De cette histoire terrible de la Déportation, il faut retenir aussi la grande toile sur la mort de Danielle Casanova qui se trouve au musée de la Résistance nationale sous la garde vigilante du conservateur Krivoppisko. Après la Libération, Boris a peint également le petit camp de Buchenwald dans une évocation impressionnante. Le Centre Pompidou conserve cette toile. Il serait bien inspiré de s'en souvenir quand il est question d'histoire. En 1952, Boris avec Mireille Miaille seront en Algérie et ils feront un étonnant reportage d'artistes-historiens. Mais, au Salon d'automne qui précédait en 1951, on avait déjà décroché, parmi d'autres, des toiles de Boris sur les dockers de Port-de-Bouc parce qu'elles étaient « politiquement incorrectes ». Il est bon de rappeler qu'il a été décoré aussi au titre des Arts et des Lettres et c'est bien le moins, pour quelqu'un qui confesse que le sens de sa vie est de dessiner et de peindre ses contemporains et les événements. C'est ainsi qu'est fait un homme qui, de la façon qu'il a choisie, illustre le siècle.

Boris est aussi un militant, un militant communiste, sans doute l'un des plus anciens. Il est tout à fait banal d'admettre que beaucoup d'entre eux sont dévoués, désintéressés, capables de sacrifices. Ne les dit-on pas honnêtes et généreux ? Boris a comme une tendresse pour ces qualités-là. Il n'aime pas quand certains se gaussent de ces vertus et les transforment en signe de naïveté et de soumission. Oui, il y a chez Boris de la fidélité mais ce n'est pas de l'aveuglement. À l'armée aussi, on reconnaissait ses vertus. « Tu es sûrement le meilleur soldat de la compagnie mais tu n'aimes pas le garde-à-vous. »

Étant en quelque sorte un témoin privilégié pour avoir reçu quelques très mauvais coups, je sais que Boris garde son autonomie de jugement et de comportement. Il n'est ni naïf, ni docile et il sait dire non à ceux dont il estime que l'autorité sans contrôle, se traduit en beaucoup de gâchis. Il est de ceux qui n'ont participé à aucune vilenie. Sa vie de militant est sans tache. Elle est bien au contraire toute pleine d'une aspiration sans faille à la beauté, la liberté et la justice. Où se place, dans tous les soubresauts du siècle, l'artiste, l'homme de culture, fidèle à l'idéal de ses vingt ans, attaché à quelques valeurs humaines décisives ? Un humanisme haut en couleurs. Comme il n'est possible ici de dire que par touches rapides, voici : il est plus proche des idéaux que des dogmes car la marque de cet homme est d'être dans la culture aussi courageux que rebelle. Il lui est arrivé souvent d'être mal classé, quand ce n'était pas déclassé. À bien des reprises, on l'a englobé dans des positions qui n'étaient pas les siennes et que, dans certains cas, il avait catégoriquement refusées ou rejetées, sans éclat, il est vrai, car telle est sa manière. Quand le courage le lui commande, il n'accepte aucune injonction et c'est ainsi qu'il lui est arrivé de se séparer de vieux compagnons prestigieux même poètes. Quand il sied à un créateur, il n'est pas un homme de pouvoir. Quand il s'attribue des dignités mirobolantes, c'est toujours par galéjade et dérision. À coup sûr, pour lui, la culture est faite de valeurs humaines. Boris sait exercer son humour sur lui-même.

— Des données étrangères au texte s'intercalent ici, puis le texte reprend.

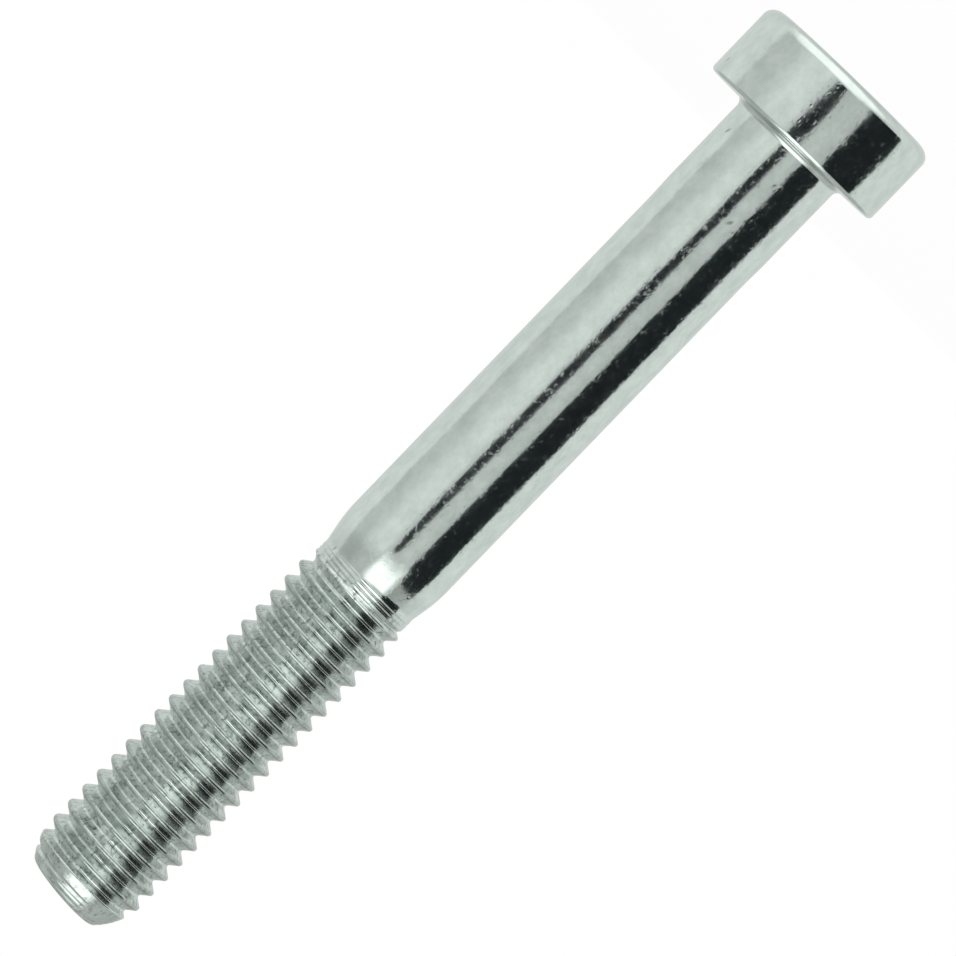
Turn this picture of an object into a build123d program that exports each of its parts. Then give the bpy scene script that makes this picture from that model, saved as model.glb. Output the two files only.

Ce qu'il dit s'applique au plus grand nombre. Il est rare de savoir formuler pour soi. J'ai deux horreurs, dit-il, « celle que l'on s'occupe de moi, celle que l'on ne s'en occupe pas ». Tout au long de sa vie, il a exercé une activité créatrice. Or, c'est un aspect de la création d'aller jusqu'au bout, d'aller au terme. Un philosophe contemporain a dit de la philosophie qu'elle nuit à la bêtise et que les arts s'opposaient à la vulgarité. « Créer, disait-il, c'est résister ».

Maurice Kriegel-Valrimont
Maurice Kriegel-Valrimont est grand officier de la Légion d'honneur, membre du Comité d'action militaire (COMAC : organe de commandement des FFI en France) du Conseil national de la Résistance.